__Aim__
Print exactly those lines that run from the beginning of the data to the line bearing "return FIRST_X if", inclusive.

(Dataset excerpt)
=-=-=

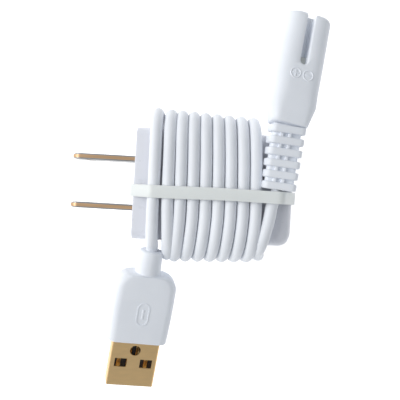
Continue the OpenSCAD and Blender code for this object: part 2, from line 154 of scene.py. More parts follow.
PLUG_TAIL = [
    (5.3, -16.4, 9.7), (5.36, -15.7, 9.93), (5.38, -14.95, 10.7), (5.36, -14.1, 11.6),
    (5.33, -13.1, 12.2), (5.30, -12.1, 12.55), (5.25, -10.6, 12.7), (5.17, -7.6, 12.7),
    (5.14, -4.5, 12.7), (5.14, -2.0, 12.7), (5.14, 0.0, 12.7),
]
CONNECTOR_TAIL = [
    (31.3, -15.9, 8.6), (31.75, -14.4, 11.2), (32.28, -12.3, 12.5), (32.92, -9.7, 12.72),
    (33.35, -7.8, 12.72), (33.7, -5.7, 12.72), (34.0, -3.6, 12.85), (34.5, -1.6, 13.2),
    (35.1, 0.2, 13.6),
]


def strand_x(k):
    """Where strand k crosses the middle of the front face."""
    return FIRST_X if k == 1 else SECOND_X + PITCH * (k - 2)


def round_loop(t, half_y, half_z, r):
    """Point (y, z) at fraction t round a rounded rectangle, from the middle of +Z towards +Y."""
    a, b, arc = half_y - r, half_z - r, math.pi / 2 * r
    way = [a, arc, 2 * b, arc, 2 * a, arc, 2 * b, arc, a]
    s = t * sum(way)
    corners = [(a, b, 90), (a, -b, 0), (-a, -b, -90), (-a, b, 180)]
    starts = [
        (0, half_z, 1, 0), (half_y, b, 0, -1), (a, -half_z, -1, 0), (-half_y, -b, 0, 1),
        (-a, half_z, 1, 0),
    ]
    for i, length in enumerate(way):
        if s <= length or i == len(way) - 1:
            break
        s -= length
    if i % 2 == 0:
        y, z, dy, dz = starts[i // 2]
        return y + dy * s, z + dz * s
    y, z, turned = corners[i // 2]
    angle = math.radians(turned) - s / r
    return y + r * math.cos(angle), z + r * math.sin(angle)


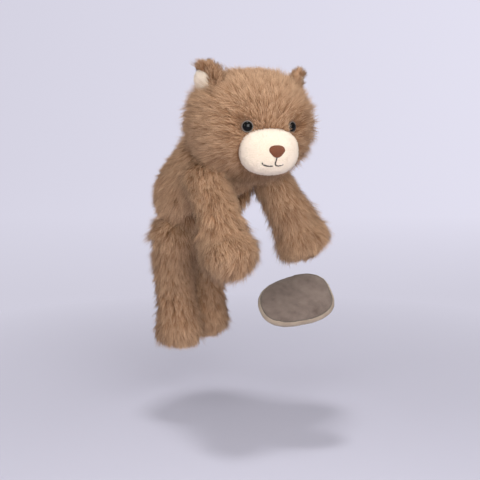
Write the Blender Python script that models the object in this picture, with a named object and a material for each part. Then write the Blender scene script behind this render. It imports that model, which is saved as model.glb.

=-=-=

__Result of the exercise__
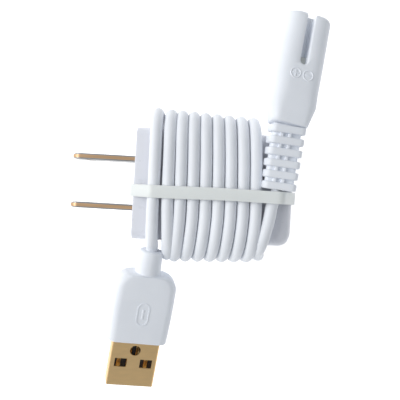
Continue the OpenSCAD and Blender code for this object: part 2, from line 154 of scene.py. More parts follow.
PLUG_TAIL = [
    (5.3, -16.4, 9.7), (5.36, -15.7, 9.93), (5.38, -14.95, 10.7), (5.36, -14.1, 11.6),
    (5.33, -13.1, 12.2), (5.30, -12.1, 12.55), (5.25, -10.6, 12.7), (5.17, -7.6, 12.7),
    (5.14, -4.5, 12.7), (5.14, -2.0, 12.7), (5.14, 0.0, 12.7),
]
CONNECTOR_TAIL = [
    (31.3, -15.9, 8.6), (31.75, -14.4, 11.2), (32.28, -12.3, 12.5), (32.92, -9.7, 12.72),
    (33.35, -7.8, 12.72), (33.7, -5.7, 12.72), (34.0, -3.6, 12.85), (34.5, -1.6, 13.2),
    (35.1, 0.2, 13.6),
]


def strand_x(k):
    """Where strand k crosses the middle of the front face."""
    return FIRST_X if k == 1 else SECOND_X + PITCH * (k - 2)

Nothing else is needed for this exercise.